_Exercise objective_: Only the lines from the one with "neck_outline();" through the one with "cad_parts[node].hide_render = cad_parts[node].hide_viewport" are to be restated, word for word, with both of them included.

_Supplied material_:
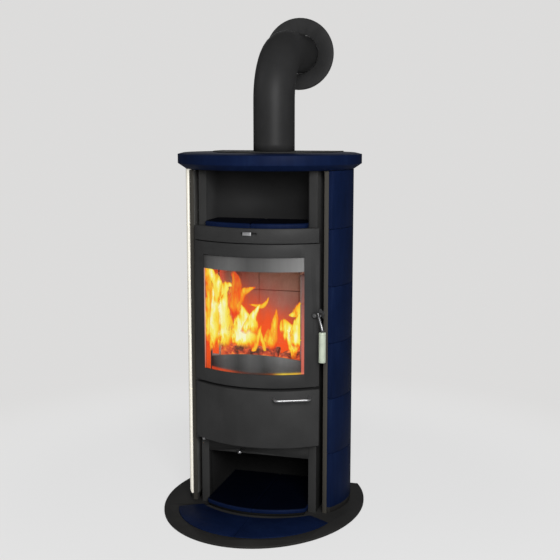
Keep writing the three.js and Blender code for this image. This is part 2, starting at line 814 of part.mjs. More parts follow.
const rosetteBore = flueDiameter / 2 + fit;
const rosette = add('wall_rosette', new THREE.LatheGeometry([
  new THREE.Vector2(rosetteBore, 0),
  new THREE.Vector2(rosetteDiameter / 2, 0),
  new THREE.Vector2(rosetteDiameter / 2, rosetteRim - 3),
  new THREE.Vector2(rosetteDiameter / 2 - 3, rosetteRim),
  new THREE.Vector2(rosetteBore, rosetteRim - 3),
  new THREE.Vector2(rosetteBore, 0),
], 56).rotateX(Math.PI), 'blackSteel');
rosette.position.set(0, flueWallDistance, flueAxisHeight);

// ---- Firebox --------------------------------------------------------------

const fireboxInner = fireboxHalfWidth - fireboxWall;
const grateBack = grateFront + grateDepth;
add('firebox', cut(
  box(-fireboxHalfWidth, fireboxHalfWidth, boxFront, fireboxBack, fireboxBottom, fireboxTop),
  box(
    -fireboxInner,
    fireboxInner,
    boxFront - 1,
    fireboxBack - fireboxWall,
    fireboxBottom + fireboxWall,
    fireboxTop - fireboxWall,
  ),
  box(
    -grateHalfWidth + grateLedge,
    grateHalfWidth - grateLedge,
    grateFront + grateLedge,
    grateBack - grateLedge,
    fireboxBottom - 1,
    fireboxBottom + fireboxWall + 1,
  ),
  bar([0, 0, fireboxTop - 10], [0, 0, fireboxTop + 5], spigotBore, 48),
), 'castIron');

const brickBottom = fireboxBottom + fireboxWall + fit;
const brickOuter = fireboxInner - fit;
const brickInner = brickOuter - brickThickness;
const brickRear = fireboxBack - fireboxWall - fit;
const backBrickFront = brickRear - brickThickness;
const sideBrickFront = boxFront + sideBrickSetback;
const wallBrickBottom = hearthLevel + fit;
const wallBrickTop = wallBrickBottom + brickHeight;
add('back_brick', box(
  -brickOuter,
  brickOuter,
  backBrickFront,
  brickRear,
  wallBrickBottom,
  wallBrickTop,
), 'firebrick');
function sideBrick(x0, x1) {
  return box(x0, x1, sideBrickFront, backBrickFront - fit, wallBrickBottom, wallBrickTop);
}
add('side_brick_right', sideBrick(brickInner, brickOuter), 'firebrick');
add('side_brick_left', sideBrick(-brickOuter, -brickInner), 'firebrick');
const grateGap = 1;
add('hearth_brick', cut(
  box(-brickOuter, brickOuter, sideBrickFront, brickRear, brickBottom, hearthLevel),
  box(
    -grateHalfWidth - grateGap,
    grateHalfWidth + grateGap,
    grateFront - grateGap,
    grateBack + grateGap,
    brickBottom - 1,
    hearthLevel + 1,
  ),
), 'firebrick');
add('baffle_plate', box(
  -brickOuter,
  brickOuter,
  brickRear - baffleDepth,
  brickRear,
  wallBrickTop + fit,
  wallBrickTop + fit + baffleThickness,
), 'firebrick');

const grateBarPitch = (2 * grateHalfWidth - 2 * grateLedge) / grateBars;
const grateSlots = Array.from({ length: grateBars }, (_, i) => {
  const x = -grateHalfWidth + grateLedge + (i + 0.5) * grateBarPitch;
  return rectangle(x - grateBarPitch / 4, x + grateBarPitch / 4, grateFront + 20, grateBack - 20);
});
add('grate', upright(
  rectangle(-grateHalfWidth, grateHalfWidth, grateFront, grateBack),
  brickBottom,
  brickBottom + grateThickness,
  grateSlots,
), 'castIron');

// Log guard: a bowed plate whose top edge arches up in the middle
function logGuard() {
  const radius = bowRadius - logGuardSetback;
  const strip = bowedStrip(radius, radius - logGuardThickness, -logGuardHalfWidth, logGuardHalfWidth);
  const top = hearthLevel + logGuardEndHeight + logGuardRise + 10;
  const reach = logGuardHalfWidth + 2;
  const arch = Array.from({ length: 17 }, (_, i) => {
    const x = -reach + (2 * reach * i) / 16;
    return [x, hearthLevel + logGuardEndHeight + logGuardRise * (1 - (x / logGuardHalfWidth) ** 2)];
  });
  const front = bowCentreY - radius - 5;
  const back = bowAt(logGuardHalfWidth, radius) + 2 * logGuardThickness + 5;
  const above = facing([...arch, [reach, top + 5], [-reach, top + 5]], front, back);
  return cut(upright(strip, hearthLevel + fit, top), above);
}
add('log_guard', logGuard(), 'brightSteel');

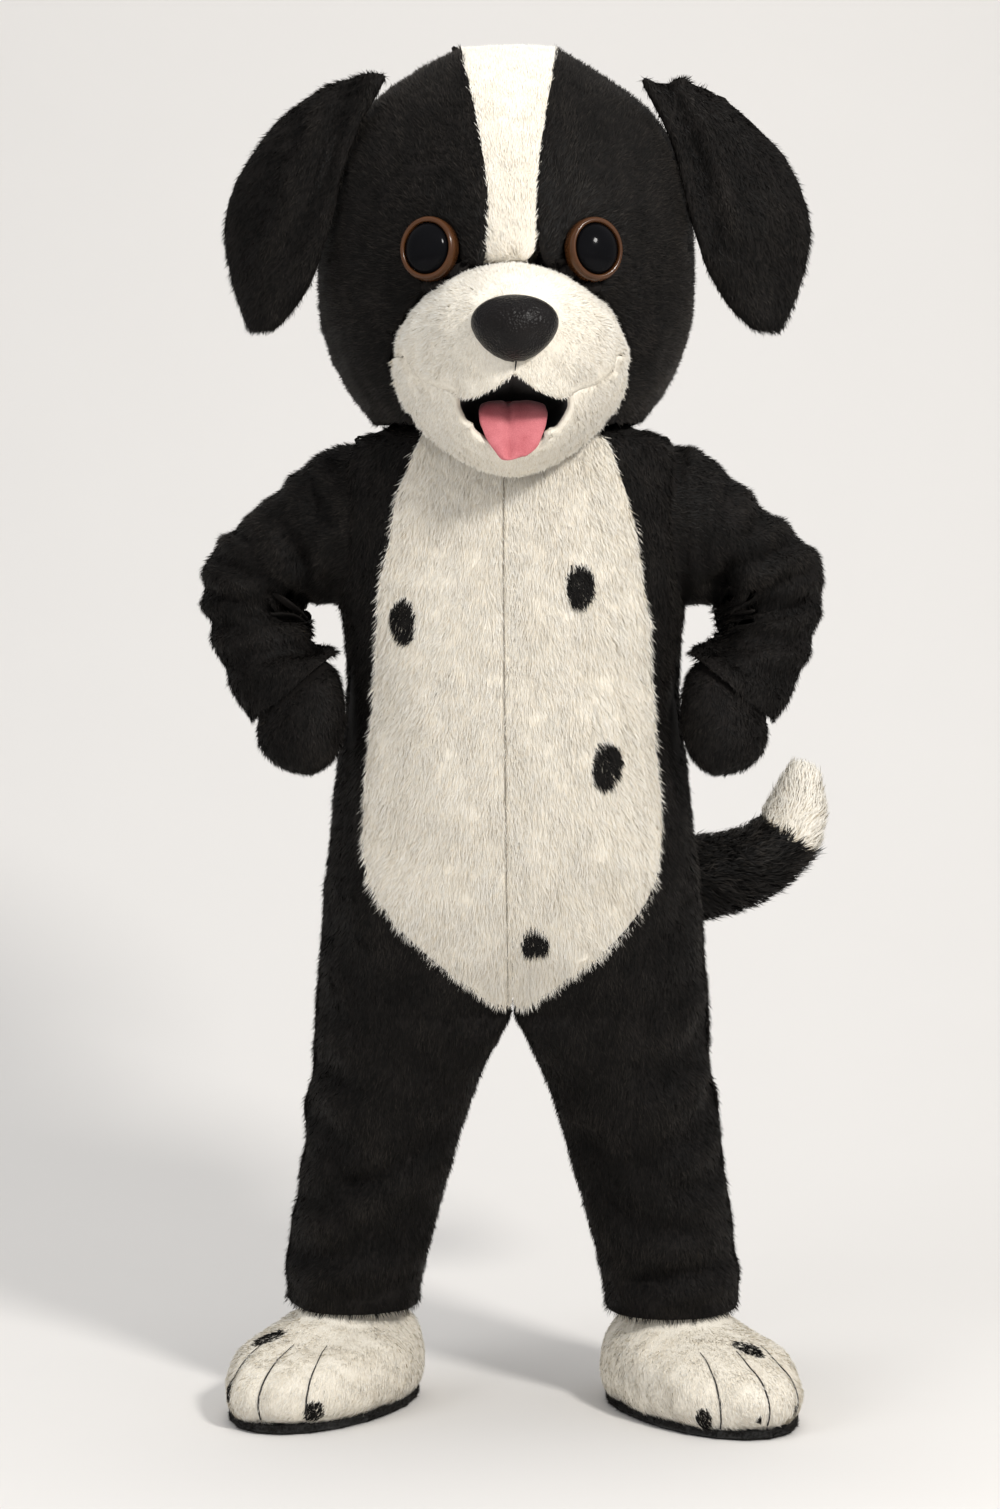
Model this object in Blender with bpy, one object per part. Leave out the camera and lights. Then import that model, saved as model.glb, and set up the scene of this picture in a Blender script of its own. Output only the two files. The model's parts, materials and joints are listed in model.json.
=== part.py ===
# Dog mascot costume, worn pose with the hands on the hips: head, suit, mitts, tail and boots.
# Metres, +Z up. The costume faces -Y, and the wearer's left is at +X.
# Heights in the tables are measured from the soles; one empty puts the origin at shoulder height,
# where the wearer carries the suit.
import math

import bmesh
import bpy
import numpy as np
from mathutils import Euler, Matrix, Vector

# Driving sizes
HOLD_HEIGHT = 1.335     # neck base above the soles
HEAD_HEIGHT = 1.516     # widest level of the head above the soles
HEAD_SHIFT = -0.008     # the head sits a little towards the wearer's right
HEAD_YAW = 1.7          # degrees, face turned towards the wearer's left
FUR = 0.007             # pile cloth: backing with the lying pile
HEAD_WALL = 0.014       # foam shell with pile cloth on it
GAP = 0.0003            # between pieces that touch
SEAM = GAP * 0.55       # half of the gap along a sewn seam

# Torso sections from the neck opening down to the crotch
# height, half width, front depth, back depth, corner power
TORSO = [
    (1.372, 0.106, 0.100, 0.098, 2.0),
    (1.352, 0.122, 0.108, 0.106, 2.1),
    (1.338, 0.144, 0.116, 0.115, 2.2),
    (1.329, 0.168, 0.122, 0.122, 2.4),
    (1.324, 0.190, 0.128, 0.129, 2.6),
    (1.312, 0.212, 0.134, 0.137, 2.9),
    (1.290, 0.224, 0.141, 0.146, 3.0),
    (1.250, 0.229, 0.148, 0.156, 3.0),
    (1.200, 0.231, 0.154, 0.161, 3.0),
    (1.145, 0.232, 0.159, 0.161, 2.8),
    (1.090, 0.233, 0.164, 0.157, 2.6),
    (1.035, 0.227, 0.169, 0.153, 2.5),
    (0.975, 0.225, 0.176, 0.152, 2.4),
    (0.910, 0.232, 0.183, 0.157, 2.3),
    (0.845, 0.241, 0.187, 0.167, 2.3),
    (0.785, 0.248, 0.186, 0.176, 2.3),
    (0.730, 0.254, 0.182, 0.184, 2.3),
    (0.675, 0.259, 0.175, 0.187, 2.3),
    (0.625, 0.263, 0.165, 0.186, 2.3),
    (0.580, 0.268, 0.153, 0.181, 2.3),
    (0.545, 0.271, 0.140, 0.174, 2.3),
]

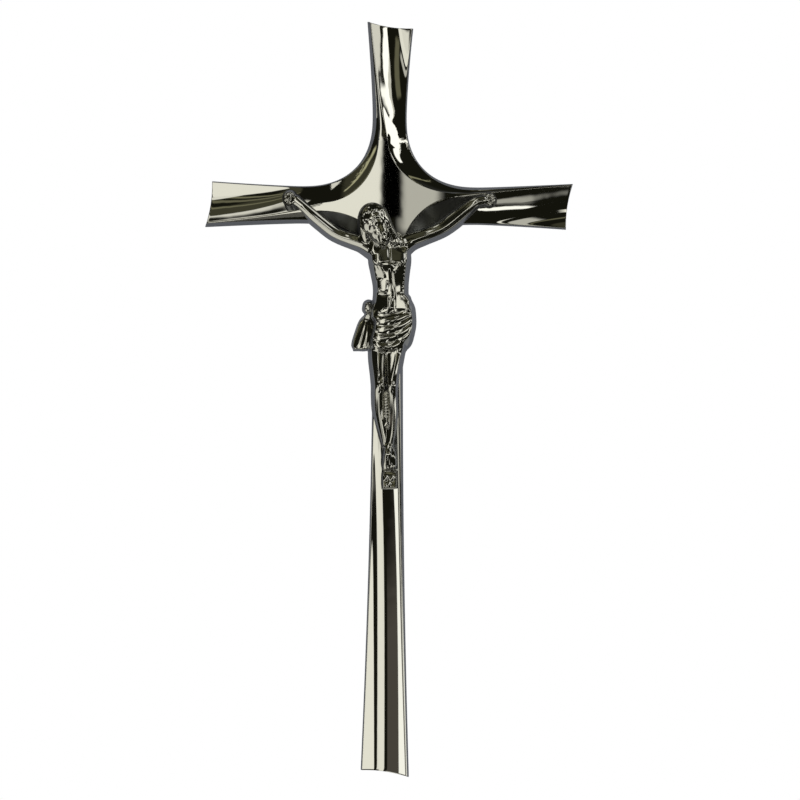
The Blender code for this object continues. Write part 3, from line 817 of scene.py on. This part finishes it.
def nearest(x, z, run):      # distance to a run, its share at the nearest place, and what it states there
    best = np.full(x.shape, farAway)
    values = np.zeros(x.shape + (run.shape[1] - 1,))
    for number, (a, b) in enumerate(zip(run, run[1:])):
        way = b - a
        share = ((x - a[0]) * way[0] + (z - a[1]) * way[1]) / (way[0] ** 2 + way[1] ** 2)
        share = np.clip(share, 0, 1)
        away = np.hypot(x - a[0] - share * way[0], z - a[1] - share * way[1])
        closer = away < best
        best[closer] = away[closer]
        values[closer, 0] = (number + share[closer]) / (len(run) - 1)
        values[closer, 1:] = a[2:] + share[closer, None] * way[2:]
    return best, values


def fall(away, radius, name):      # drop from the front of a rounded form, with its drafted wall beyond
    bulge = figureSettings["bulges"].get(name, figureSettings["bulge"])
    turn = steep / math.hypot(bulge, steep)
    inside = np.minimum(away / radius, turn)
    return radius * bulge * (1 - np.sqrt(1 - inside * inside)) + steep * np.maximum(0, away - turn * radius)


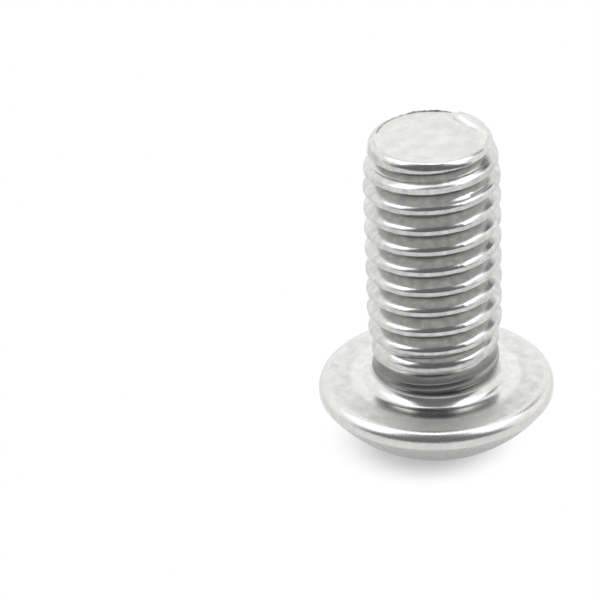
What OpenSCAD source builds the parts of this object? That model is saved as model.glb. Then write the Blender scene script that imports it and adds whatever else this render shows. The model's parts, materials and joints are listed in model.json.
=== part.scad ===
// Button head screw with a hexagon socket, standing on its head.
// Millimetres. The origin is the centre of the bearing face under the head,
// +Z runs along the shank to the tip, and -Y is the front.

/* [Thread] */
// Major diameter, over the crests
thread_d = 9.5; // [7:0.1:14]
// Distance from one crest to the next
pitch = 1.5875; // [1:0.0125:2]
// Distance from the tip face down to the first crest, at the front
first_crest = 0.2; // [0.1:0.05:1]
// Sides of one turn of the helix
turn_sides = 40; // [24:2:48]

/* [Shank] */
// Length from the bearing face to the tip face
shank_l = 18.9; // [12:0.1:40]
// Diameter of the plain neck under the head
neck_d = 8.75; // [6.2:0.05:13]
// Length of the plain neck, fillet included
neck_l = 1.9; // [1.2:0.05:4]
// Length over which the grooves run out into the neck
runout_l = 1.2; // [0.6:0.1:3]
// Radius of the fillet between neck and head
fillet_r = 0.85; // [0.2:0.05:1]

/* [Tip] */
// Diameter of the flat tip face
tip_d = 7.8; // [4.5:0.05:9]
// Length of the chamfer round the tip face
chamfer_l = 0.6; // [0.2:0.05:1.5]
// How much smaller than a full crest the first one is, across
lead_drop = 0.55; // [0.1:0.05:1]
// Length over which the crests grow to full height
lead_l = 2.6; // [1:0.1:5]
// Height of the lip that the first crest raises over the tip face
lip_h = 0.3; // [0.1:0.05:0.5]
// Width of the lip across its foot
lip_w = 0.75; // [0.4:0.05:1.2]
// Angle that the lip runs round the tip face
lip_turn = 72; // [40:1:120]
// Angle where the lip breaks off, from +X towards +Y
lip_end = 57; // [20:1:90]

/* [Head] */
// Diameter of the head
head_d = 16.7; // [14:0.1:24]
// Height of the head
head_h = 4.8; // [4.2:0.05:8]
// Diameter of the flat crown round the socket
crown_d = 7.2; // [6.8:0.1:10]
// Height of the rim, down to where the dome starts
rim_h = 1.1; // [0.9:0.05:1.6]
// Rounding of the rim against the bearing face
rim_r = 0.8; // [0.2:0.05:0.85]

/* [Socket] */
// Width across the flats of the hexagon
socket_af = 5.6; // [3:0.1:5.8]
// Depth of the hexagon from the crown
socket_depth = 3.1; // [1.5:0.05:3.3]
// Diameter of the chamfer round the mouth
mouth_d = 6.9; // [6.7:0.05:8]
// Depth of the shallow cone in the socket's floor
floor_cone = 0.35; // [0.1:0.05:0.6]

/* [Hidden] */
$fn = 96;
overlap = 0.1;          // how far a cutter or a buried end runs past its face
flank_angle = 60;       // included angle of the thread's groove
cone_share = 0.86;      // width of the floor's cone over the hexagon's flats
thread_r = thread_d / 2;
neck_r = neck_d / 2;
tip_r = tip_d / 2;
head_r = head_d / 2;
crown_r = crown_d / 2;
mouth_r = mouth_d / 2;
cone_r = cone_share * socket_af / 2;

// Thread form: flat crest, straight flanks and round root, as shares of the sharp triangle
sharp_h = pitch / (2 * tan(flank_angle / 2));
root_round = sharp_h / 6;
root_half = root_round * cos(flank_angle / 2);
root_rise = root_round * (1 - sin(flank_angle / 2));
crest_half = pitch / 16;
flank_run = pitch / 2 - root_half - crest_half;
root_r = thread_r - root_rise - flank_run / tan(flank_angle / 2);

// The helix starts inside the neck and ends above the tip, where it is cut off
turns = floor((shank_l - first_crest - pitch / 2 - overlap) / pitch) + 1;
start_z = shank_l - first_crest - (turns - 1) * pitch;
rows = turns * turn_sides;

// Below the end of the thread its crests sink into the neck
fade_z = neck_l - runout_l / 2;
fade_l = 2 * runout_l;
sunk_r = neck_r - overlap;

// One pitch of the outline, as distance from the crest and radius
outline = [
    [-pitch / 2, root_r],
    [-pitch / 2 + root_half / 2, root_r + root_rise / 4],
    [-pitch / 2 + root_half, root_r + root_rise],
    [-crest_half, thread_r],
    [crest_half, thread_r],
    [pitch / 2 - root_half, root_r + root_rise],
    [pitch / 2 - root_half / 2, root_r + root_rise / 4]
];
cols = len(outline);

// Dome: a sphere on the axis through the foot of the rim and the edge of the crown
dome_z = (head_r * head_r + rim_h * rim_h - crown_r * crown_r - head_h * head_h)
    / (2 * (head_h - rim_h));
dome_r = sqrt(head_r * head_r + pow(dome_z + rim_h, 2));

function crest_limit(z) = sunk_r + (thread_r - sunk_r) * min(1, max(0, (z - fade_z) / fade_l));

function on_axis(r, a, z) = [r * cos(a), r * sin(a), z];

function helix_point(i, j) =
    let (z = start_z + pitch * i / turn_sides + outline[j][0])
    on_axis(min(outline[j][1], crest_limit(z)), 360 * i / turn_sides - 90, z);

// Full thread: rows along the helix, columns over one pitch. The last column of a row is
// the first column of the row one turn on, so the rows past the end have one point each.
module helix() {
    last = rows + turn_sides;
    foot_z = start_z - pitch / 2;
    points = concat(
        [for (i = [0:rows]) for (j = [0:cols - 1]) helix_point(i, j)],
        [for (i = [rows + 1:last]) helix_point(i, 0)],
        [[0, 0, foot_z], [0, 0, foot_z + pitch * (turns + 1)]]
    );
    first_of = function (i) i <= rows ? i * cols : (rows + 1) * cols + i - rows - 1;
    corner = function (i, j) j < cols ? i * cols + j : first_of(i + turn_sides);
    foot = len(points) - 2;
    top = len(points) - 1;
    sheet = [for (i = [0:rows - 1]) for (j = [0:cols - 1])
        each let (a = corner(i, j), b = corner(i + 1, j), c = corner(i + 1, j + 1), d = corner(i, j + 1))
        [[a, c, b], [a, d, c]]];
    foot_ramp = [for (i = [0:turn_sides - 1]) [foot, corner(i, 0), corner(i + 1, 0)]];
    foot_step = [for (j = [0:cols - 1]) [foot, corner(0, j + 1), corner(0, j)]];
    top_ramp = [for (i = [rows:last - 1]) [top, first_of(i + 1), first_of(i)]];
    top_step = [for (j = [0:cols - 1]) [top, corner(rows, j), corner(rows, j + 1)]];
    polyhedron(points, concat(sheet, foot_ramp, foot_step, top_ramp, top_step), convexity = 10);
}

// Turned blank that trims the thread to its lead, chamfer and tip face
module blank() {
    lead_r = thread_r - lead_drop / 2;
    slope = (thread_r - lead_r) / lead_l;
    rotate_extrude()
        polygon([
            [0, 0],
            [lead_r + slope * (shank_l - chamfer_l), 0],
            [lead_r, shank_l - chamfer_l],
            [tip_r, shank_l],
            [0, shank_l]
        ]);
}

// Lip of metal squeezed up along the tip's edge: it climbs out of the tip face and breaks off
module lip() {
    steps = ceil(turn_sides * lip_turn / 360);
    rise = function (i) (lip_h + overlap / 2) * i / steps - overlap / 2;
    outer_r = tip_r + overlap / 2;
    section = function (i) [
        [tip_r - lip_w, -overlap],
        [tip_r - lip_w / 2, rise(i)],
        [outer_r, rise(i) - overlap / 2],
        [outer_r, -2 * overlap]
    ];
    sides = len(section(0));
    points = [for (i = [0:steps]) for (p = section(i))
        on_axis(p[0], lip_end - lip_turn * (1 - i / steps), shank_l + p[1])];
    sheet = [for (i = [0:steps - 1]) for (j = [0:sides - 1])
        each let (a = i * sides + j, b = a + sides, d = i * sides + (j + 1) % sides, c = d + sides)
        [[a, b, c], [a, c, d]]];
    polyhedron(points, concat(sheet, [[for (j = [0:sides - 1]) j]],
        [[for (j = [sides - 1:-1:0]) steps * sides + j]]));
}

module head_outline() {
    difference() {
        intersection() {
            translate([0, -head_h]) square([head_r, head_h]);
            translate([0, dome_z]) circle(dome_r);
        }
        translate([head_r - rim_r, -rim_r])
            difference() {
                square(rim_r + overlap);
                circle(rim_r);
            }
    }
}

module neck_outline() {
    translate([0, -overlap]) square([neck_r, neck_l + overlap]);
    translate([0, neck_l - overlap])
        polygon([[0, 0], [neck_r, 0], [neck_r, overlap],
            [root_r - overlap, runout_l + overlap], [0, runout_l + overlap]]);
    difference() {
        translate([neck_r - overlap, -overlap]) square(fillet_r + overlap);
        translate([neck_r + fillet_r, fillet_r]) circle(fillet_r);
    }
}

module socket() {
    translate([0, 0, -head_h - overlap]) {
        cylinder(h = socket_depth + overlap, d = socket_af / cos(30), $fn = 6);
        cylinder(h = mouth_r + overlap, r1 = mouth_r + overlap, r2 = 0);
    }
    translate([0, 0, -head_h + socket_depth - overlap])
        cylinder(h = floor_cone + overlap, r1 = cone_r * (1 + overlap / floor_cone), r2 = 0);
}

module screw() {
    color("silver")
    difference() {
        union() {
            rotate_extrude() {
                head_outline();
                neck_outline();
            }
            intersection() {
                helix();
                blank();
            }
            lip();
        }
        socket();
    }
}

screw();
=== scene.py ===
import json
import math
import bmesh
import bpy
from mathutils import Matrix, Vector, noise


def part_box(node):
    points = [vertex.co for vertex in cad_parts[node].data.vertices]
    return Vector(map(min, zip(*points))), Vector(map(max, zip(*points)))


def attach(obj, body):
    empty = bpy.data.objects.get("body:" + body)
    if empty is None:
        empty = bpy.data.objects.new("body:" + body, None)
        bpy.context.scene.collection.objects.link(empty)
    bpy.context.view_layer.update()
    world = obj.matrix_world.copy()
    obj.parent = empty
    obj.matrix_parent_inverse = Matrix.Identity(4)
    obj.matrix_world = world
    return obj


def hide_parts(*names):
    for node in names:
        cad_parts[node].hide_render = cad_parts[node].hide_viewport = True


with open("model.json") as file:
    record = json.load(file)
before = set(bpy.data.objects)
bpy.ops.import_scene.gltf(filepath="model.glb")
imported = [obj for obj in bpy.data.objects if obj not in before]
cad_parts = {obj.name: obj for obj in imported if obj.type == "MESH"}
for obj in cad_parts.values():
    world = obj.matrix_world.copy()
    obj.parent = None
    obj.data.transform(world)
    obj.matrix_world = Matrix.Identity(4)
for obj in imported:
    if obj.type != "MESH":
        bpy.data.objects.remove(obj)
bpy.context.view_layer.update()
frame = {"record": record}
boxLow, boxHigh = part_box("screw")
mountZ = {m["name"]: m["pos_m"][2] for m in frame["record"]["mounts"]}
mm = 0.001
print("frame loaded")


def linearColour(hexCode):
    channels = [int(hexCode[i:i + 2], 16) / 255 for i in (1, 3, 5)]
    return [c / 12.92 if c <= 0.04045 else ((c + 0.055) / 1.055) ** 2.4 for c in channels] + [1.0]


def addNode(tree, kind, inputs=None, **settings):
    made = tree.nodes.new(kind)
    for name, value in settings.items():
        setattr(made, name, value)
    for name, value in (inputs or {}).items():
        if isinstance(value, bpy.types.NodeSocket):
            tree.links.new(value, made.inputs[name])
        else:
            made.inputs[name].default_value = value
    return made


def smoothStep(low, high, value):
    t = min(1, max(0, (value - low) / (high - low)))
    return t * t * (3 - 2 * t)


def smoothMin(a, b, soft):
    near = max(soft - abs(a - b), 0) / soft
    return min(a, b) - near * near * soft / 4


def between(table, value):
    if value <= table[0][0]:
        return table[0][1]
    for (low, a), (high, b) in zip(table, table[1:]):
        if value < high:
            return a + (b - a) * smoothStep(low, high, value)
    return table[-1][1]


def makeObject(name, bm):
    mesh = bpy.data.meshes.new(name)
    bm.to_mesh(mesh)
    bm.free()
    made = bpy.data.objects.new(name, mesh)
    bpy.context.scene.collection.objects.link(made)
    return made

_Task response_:
                neck_outline();
            }
            intersection() {
                helix();
                blank();
            }
            lip();
        }
        socket();
    }
}

screw();
=== scene.py ===
import json
import math
import bmesh
import bpy
from mathutils import Matrix, Vector, noise


def part_box(node):
    points = [vertex.co for vertex in cad_parts[node].data.vertices]
    return Vector(map(min, zip(*points))), Vector(map(max, zip(*points)))


def attach(obj, body):
    empty = bpy.data.objects.get("body:" + body)
    if empty is None:
        empty = bpy.data.objects.new("body:" + body, None)
        bpy.context.scene.collection.objects.link(empty)
    bpy.context.view_layer.update()
    world = obj.matrix_world.copy()
    obj.parent = empty
    obj.matrix_parent_inverse = Matrix.Identity(4)
    obj.matrix_world = world
    return obj


def hide_parts(*names):
    for node in names:
        cad_parts[node].hide_render = cad_parts[node].hide_viewport = True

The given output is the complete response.